If there’s nothing standing, then why bother going to your bunk? :confused:

RKO was one of the five major studios of the 1930s, with Paramount, MGM, Warner Brothers, and Fox. It fell on hard times after the war (while Columbia, Universal, and United Artists improved to become full majors at the same time).

You have it backwards – The Most Dangerous Game PRECEDED Kong, and they re-used Fay Wray, Robert Armstrong, and many of the jungle sets from TMDG for Kong.

I finally got a chance to see Cooper’s She recently, restored and colorized (as they originally wanted to do it. The colorization was overseen by Ray Harryhausen), and found it impressive. In this case, the movie DID recycle from Kong – A lot of effects work was duplicated, and Max Steiner wrote the score again, using many motifs from the score for Kong. They also re-used the giant doors that Kong burst through!

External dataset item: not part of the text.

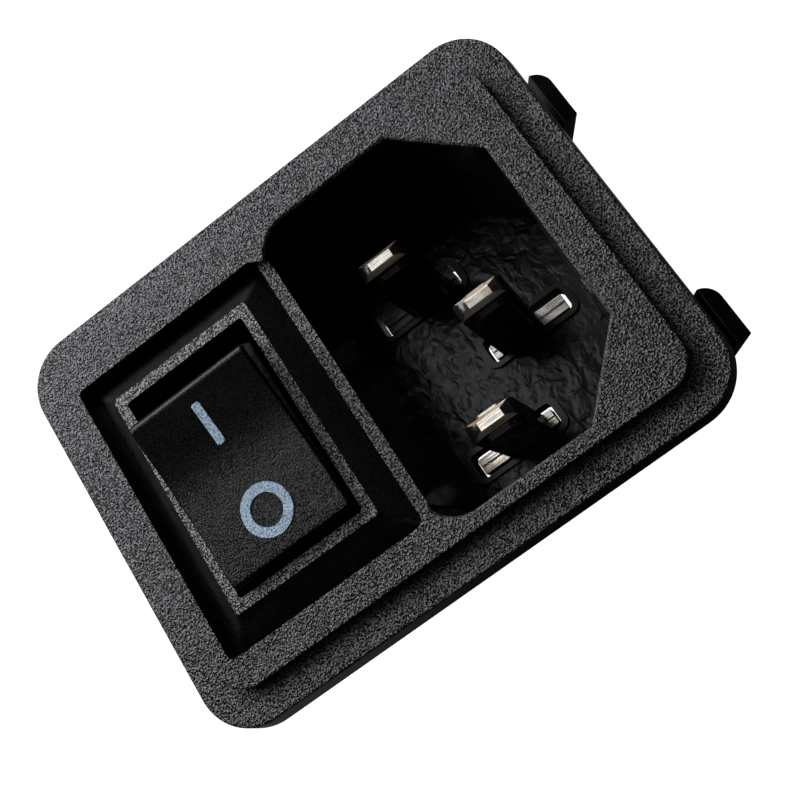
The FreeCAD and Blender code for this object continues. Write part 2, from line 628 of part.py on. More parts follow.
def rocker():
    """Hollow see-saw button: dished top, sloped ends, two cheeks with trunnions and two spring sockets."""
    half = ROCKER_WIDTH / 2
    outline = [
        (-ROCKER_TOP_HALF, ROCKER_TOP_HEIGHT),
        (-ROCKER_SKIRT_HALF, ROCKER_SKIRT_HEIGHT),
        (-ROCKER_HEEL_HALF, -ROCKER_HEEL_DROP),
        (ROCKER_HEEL_HALF, -ROCKER_HEEL_DROP),
        (ROCKER_SKIRT_HALF, ROCKER_SKIRT_HEIGHT),
        (ROCKER_TOP_HALF, ROCKER_TOP_HEIGHT),
    ]
    solid = side_profile(outline, -half, half).cut(dish(0))
    rounded = [edge for edge in solid.Edges if edge.BoundBox.ZMin > ROCKER_TOP_HEIGHT - ROCKER_DISH / 2]
    solid = solid.makeFillet(ROCKER_END_ROUND, rounded)
    arcs = [edge for edge in solid.Edges if isinstance(edge.Curve, Part.Circle)]
    long_arcs = [edge for edge in arcs if edge.BoundBox.YLength > ROCKER_TOP_HALF]
    solid = solid.makeFillet(ROCKER_SIDE_ROUND, long_arcs)

    inner_top = ROCKER_TOP_HEIGHT - ROCKER_DISH - ROCKER_ROOF
    hollow = [
        (ROCKER_SHELL - ROCKER_TOP_HALF, inner_top),
        (ROCKER_SHELL - ROCKER_SKIRT_HALF, ROCKER_SKIRT_HEIGHT),
        (ROCKER_SHELL - ROCKER_SKIRT_HALF, -ROCKER_HEEL_DROP),
        (ROCKER_SKIRT_HALF - ROCKER_SHELL, -ROCKER_HEEL_DROP),
        (ROCKER_SKIRT_HALF - ROCKER_SHELL, ROCKER_SKIRT_HEIGHT),
        (ROCKER_TOP_HALF - ROCKER_SHELL, inner_top),
    ]
    solid = solid.cut(side_profile(hollow, ROCKER_SHELL - half, half - ROCKER_SHELL))
    trunnion_end = CASE_WIDTH / 2 - TRUNNION_END_GAP
    for side in (-1, 1):
        inner, outer = sorted((side * (half - ROCKER_SHELL), side * trunnion_end))
        solid = solid.fuse(cross_rod(inner, outer, 0, 0, TRUNNION / 2))
        x = side * POLE_PITCH / 2
        tube = Part.makeCylinder(SOCKET / 2, inner_top + SOCKET_DROP, Vector(x, 0, -SOCKET_DROP))
        solid = solid.fuse(tube)
    for side in (-1, 1):
        x = side * POLE_PITCH / 2
        bore = PLUNGER / 2 + PLUNGER_PLAY
        depth = ROCKER_TOP_HEIGHT - ROCKER_DISH - SOCKET_ROOF + SOCKET_DROP
        solid = solid.cut(Part.makeCylinder(bore, depth, Vector(x, 0, -SOCKET_DROP)))
    return tilted(solid.removeSplitter())


def on_top(prism):
    """The thin layer of ink that a prism cuts out just above the rocker's dished top."""
    return tilted(prism.common(dish(MARK_GAP).cut(dish(MARK_GAP + MARK_THICKNESS))))


def on_mark():
    """A bar along the "on" side, its corners rounded."""
    low, high = BAR_Y - BAR_LENGTH / 2, BAR_Y + BAR_LENGTH / 2
    bar = rounded_block(-BAR_WIDTH / 2, BAR_WIDTH / 2, low, high, 0, ROCKER_TOP_HEIGHT, BAR_CORNER)
    return on_top(bar)


def off_mark():
    """A ring on the "off" side."""
    height = ROCKER_TOP_HEIGHT
    centre = Vector(0, RING_Y, 0)
    ring = Part.makeCylinder(RING_OUTSIDE / 2, height, centre)
    return on_top(ring.cut(Part.makeCylinder(RING_OUTSIDE / 2 - RING_STROKE, height, centre)))


def plunger(x):
    """A pin that slides in the rocker's socket: straight guide, taper and ball nose."""
    offset = x - SWITCH_X
    guide = Part.makeCylinder(
        PLUNGER / 2, PLUNGER_NECK_DROP - PLUNGER_TOP_DROP, Vector(offset, 0, -PLUNGER_NECK_DROP)
    )
    taper = Part.makeCone(
        PLUNGER_TIP, PLUNGER / 2, PLUNGER_REACH - PLUNGER_NECK_DROP, Vector(offset, 0, -PLUNGER_REACH)
    )
    nose = Part.makeSphere(PLUNGER_TIP, Vector(offset, 0, -PLUNGER_REACH))
    return tilted(guide.fuse([taper, nose]).removeSplitter())


def plunger_spring(x):
    """A coil spring between the plunger and the socket's closed end."""
    offset = x - SWITCH_X
    socket_top = ROCKER_TOP_HEIGHT - ROCKER_DISH - SOCKET_ROOF
    wire = SPRING_WIRE / 2
    low = SPRING_END_GAP + wire - PLUNGER_TOP_DROP
    height = socket_top - SPRING_END_GAP - wire - low
    radius = SPRING_OUTSIDE / 2 - wire
    path = Part.makeHelix(height / SPRING_TURNS, height, radius)
    start = Part.Wire(Part.makeCircle(wire, Vector(radius, 0, 0), Vector(0, 1, 0)))
    coil = Part.Wire(path.Edges).makePipeShell([start], True, True)
    coil.translate(Vector(offset, 0, low))
    return tilted(coil)


def swung(shape, x):
    """A piece of a contact arm, drawn level with the fulcrum at the origin, put in its place at rest."""
    shape.rotate(Vector(), X_AXIS, -ARM_TILT)
    shape.translate(Vector(x, 0, FULCRUM_Z))
    return shape


def contact_arm(x):
    """A straight copper see-saw, notched below to sit on its terminal's edge."""
    half = BLADE_WIDTH / 2
    arm = block(-half, half, -BLADE_LONG_END, BLADE_SHORT_END, BLADE_TOP - BLADE_THICKNESS, BLADE_TOP)
    return swung(arm.cut(cross_rod(-half, half, 0, 0, NOTCH)), x)


def arm_contact(x):
    """The silver button under the arm's long end."""
    top = BLADE_TOP - BLADE_THICKNESS
    centre = Vector(0, -CONTACT_Y, top - CONTACT_THICKNESS)
    return swung(Part.makeCylinder(CONTACT / 2, CONTACT_THICKNESS, centre), x)


def switch_tab(x, y):
    """A switch terminal's tab below the base."""
    return tab(
        x, y, SWITCH_TAB_WIDTH, BASE_REAR_Z,
        SWITCH_TAB_LENGTH, SWITCH_TAB_HOLE, SWITCH_TAB_CUT, TAB_HOLE_FROM_END
    )


def pivot_terminal(x):
    """The middle terminal: a tab through the base that narrows to the round edge the arm sits on."""
    edge = NOTCH - KNIFE_PLAY
    half = TAB_THICKNESS / 2
    taper_z = FULCRUM_Z - KNIFE_HEIGHT
    points = [
        (-edge, FULCRUM_Z),
        (-edge, taper_z),
        (-half, taper_z - KNIFE_TAPER),
        (-half, BASE_REAR_Z),
        (half, BASE_REAR_Z),
        (half, taper_z - KNIFE_TAPER),
        (edge, taper_z),
        (edge, FULCRUM_Z),
    ]
    x0, x1 = x - SWITCH_TAB_WIDTH / 2, x + SWITCH_TAB_WIDTH / 2
    post = side_profile(points, x0, x1)
    return post.fuse([cross_rod(x0, x1, 0, FULCRUM_Z, edge), switch_tab(x, 0)]).removeSplitter()


def switched_terminal(x):
    """The outer terminal: a tab through the base with a shelf folded over for the fixed contact."""
    x0, x1 = x - SWITCH_TAB_WIDTH / 2, x + SWITCH_TAB_WIDTH / 2
    back = -SWITCH_TAB_Y - TAB_THICKNESS / 2
    post = block(x0, x1, back, back + TAB_THICKNESS, BASE_REAR_Z, SHELF_TOP_Z)
    front = SHELF_MARGIN + CONTACT / 2 - FIXED_Y
    shelf = block(x0, x1, back, front, SHELF_TOP_Z - SHELF_THICKNESS, SHELF_TOP_Z)
    return post.fuse([shelf, switch_tab(x, -SWITCH_TAB_Y)]).removeSplitter()


def fixed_contact(x):
    """The silver button on the shelf."""
    return Part.makeCylinder(CONTACT / 2, CONTACT_THICKNESS, Vector(x, -FIXED_Y, SHELF_TOP_Z))


def build():
    """Every sub-part by its node name."""
    nodes = {"housing": housing(), "switch_case": switch_case(), "switch_base": switch_base()}
    for name, pin_x, y, shoulder_x, tip_z in terminal_places():
        nodes[name] = inlet_terminal(pin_x, y, shoulder_x, tip_z)
    nodes["rocker"] = rocker()
    nodes["on_mark"] = on_mark()
    nodes["off_mark"] = off_mark()
    makers = [
        plunger, plunger_spring, contact_arm, arm_contact,
        pivot_terminal, switched_terminal, fixed_contact
    ]
    for letter, x in poles():
        for maker in makers:
            nodes[f"{maker.__name__}_{letter}"] = maker(x)
    return nodes


os.makedirs("parts", exist_ok=True)
for node, shape in build().items():
    if len(shape.Solids) != 1 or not shape.isValid():
        raise SystemExit(f"{node}: {len(shape.Solids)} solids, valid {shape.isValid()}")
    shape.exportStep(f"parts/{node}.step")
    print(node, round(shape.Volume, 3))
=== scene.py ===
"""Looks of a panel-mount appliance inlet with a rocker switch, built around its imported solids.

Lengths are in metres, in the part's own frame: +Z out of the face towards the user, +X along the
flange from the switch to the inlet, +Y towards the rocker's "on" side.
"""
import json
import math

import bpy
import numpy as np
from mathutils import Euler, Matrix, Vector

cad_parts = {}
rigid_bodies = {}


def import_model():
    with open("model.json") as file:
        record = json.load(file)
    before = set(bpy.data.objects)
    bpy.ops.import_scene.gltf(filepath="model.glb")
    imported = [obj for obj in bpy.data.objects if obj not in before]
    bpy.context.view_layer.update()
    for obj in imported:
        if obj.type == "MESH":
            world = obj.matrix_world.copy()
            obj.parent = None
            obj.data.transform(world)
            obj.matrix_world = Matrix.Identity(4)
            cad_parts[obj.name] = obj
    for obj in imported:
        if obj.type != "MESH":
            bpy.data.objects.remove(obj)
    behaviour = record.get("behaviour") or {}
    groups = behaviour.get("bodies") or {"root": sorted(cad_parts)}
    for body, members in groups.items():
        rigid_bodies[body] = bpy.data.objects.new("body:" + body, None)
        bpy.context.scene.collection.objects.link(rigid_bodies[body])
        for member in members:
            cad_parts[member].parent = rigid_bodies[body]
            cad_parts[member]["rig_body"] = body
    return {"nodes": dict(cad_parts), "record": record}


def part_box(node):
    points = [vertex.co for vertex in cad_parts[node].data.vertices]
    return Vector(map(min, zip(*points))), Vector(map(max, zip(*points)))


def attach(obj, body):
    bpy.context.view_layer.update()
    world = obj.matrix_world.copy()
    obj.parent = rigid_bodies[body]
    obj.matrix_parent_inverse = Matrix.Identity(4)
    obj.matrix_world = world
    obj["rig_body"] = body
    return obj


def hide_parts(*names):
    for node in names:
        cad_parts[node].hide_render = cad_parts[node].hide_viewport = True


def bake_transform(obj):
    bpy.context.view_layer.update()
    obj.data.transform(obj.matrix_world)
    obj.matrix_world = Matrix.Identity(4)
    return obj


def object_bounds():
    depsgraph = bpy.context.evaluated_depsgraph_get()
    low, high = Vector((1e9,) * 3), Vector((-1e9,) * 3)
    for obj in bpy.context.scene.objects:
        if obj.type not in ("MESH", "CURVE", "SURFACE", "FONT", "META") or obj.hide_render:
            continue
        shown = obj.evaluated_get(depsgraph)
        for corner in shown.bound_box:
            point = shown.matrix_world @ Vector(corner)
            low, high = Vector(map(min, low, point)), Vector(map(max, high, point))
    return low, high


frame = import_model()
cad_low, cad_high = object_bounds()
MM = 0.001

# Camera, as the photograph was taken
CAMERA_PLACE = (0.01437, -0.02242, 0.07338)
CAMERA_TURN_DEG = (9.400, 15.886, -34.171)
CAMERA_LENS_MM = 51.427
CAMERA_SENSOR_MM = 36.0
CAMERA_SHIFT = (-0.0180, -0.0676)
CAMERA_NEAR, CAMERA_FAR = 0.001, 10.0

# Studio
BACKDROP_SIZE = 6.0
BACKDROP_GAP = 0.2 * MM
BACKDROP_GREY = 0.14
BACKDROP_ROUGHNESS = 0.9
BACKDROP_GLOW = 1.1
ROOM_LEVEL = 0.02
LIGHTS = {
    "left": dict(azimuth=103.0, elevation=28.0, distance=0.09, size=(0.052, 0.045), power=0.052),
    "key": dict(azimuth=142.0, elevation=32.0, distance=0.09, size=(0.052, 0.045), power=0.065),
    "high": dict(azimuth=100.0, elevation=50.0, distance=0.12, size=(0.07, 0.06), power=0.022),
    "patch": dict(azimuth=128.0, elevation=61.0, distance=0.25, size=(0.03, 0.03), power=0.009),
    "blades": dict(azimuth=120.0, elevation=77.0, distance=0.25, size=(0.04, 0.04), power=0.012),
}

# Heights that tell the surfaces apart, and the bands round them that a mask takes in
FACE_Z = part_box("housing")[1].z
BEZEL_TOP_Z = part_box("switch_case")[1].z
CAVITY_FLOOR_Z = FACE_Z - 17.8 * MM
MATTE_LOW_Z = FACE_Z - 1.3 * MM
RUB_LOW_Z = FACE_Z - 2.6 * MM
FLOOR_BAND = 0.2 * MM
FRAME_BAND = 0.15 * MM
SKIRT_BAND = 2.0 * MM
SHADE_BELOW_FLOOR = 1.0 * MM
TERMINAL_TOP_BAND = 3.0 * MM
TIP_BEVEL_BAND = 0.6 * MM
FOOT_DROP = 6.0 * MM

# Upward parts of a face's normal, between which a mask goes from none to full
FACE_LEVELS = (0.55, 0.9)
FRAME_LEVELS = (0.6, 0.95)
ROCKER_LEVELS = (0.8, 0.93)
UPRIGHT_LEVELS = (0.1, 0.35)
LEVEL_FACE = 0.9
LEANING_FACE = 0.2
SHOULDER_FACE = 0.06

# Strengths of the partly masked places, and where the rocker's grain begins to grow and is full,
# towards -Y
SKIRT_GRAIN = 0.05
PANEL_SHADE = 0.75
FOOT_SHADE = 0.8
ROCKER_LEAST_GRAIN = 0.10
ROCKER_GRAIN_RISE = (-2.0 * MM, 6.5 * MM)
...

It’s also one of the few movies I’ve seen besides Kong that has the iconic radio tower at the opening . (I don’t recall if TMDG did so, too).

Yes, TMDG did also.

I’m surprised you, at your advanced age, wouldn’t say you’d seen tens, if not many more of the RKO tower openings.

Maybe I just am much more into movies from pre-1940. I’ve seen perhaps 20-50 with that opening.

http://www.randyortonworld.com/wp-content/uploads/2010/09/Randy-Orton-Pictures-67.jpg

R.K. Maroon

That’s true. RKO went through good and bad phases. The last bad phase killed the studio. Prior to that it was on again, off again. The mid to late 30s were an off period. Things began to pick up around 1939-40, coninued through the war years and after. The period when Dore Schary was v.p. in charge of production was really good (roughly 1946-48), which included many “package deals” with Selznick. Schary left shortly after Howard Hughes bought the studio in 1948. Still, all was not lost and RKO continued to make good films fairly regularly, albeit on somewhat lower budgets, through 1952. It was downhill from then on.